Hay ocasiones, ciclos o festivales en los que parece primar la musicalidad más rigurosa, sensible y elevada, muy por encima de la música-espectáculo. Así, el 49º Festival de Santander ha sido rico en este tipo de obras, autores e intérpretes. Dos artistas "puros y hondos" hicieron maravillas encantatorias en el Palacio de Sainz de Oiza: el bajo Samuel Ramey, con la Orquesta de Lituania, dirigida por Julius Rudel, y el violinista Frank Peter Zimmermann (Duisburg, 1965), con la Orquesta Sinfónica de Colonia, conducida por Semyon Bychkov (Leningrado, 1952, nacionalizado norteamericano en 1983), han puesto en alto el pabellón de "la música ante todo".Zimmermann pertenece a esa rara casta de intérpretes en los que la perfección sirve a unos conceptos de belleza trascendente. Su violinística nos trae el recuerdo de Arthur Grumiaux, maestro belga de la técnica, el pensamiento y el estilo. Y en este caso, Zimmermann conmovió a la audiencia que llenaba la gran sala Argenta con una de las partituras concertantes más atractivas y prodigiosamente mágicas de Serge Prokofiev: su Concierto en Re, op. 19. Si la partitura anticipa lo que será la madurez del gran ucranio desde su íntimo repertorio dinámico y su genial disposición de las regiones sonoras por las que discurre su primorosa lírica, la versión respondió con precisión milimétrica y pulsación humanísima. Y es interesante constatar cómo Zimmermann, la excelente y superflexible Sinfónica de Colonia y Bychkov triunfaron y provocaron las más entusiastas aclamaciones desde su mensaje artístico sin concesiones, oro puro, hermosura sentida, realizada y bruñida.

La jerarquía del bajo Samuel Ramey, la estatura de su talento musical y dramatúrgico, brillaron con poder de fascinación en su programa dedicado a una serie de visiones operísticas de Mefistófeles, que fueron desde Mayerbeer en su Roberto (1831) al Libertino, de Stravinski (1951), pasando por Berlioz, Gounod. Boito y Offenbach.

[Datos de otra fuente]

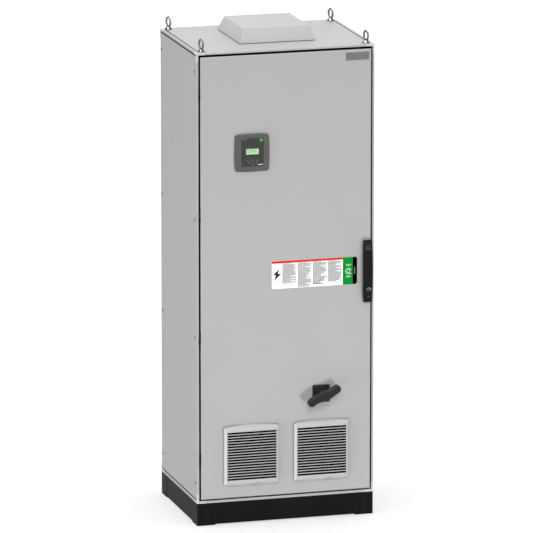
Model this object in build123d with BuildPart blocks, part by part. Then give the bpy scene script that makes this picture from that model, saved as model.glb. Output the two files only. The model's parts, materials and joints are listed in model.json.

Entre tantas velas encendida a Dios por el festival -desde el gregoriano a la polifonía o los cantos ortodoxos-, Ramey hizo brillar con potencia cegadora un cirio dedicado al ángel caído. En fin, triunfó siempre la belleza absoluta gracias al dominio, la versatilidad y el impulso expresivo, sin sobrepasar los límites de la sobriedad; gracias al arte, la dicción, el fraseo y la teatralidad de Ramey.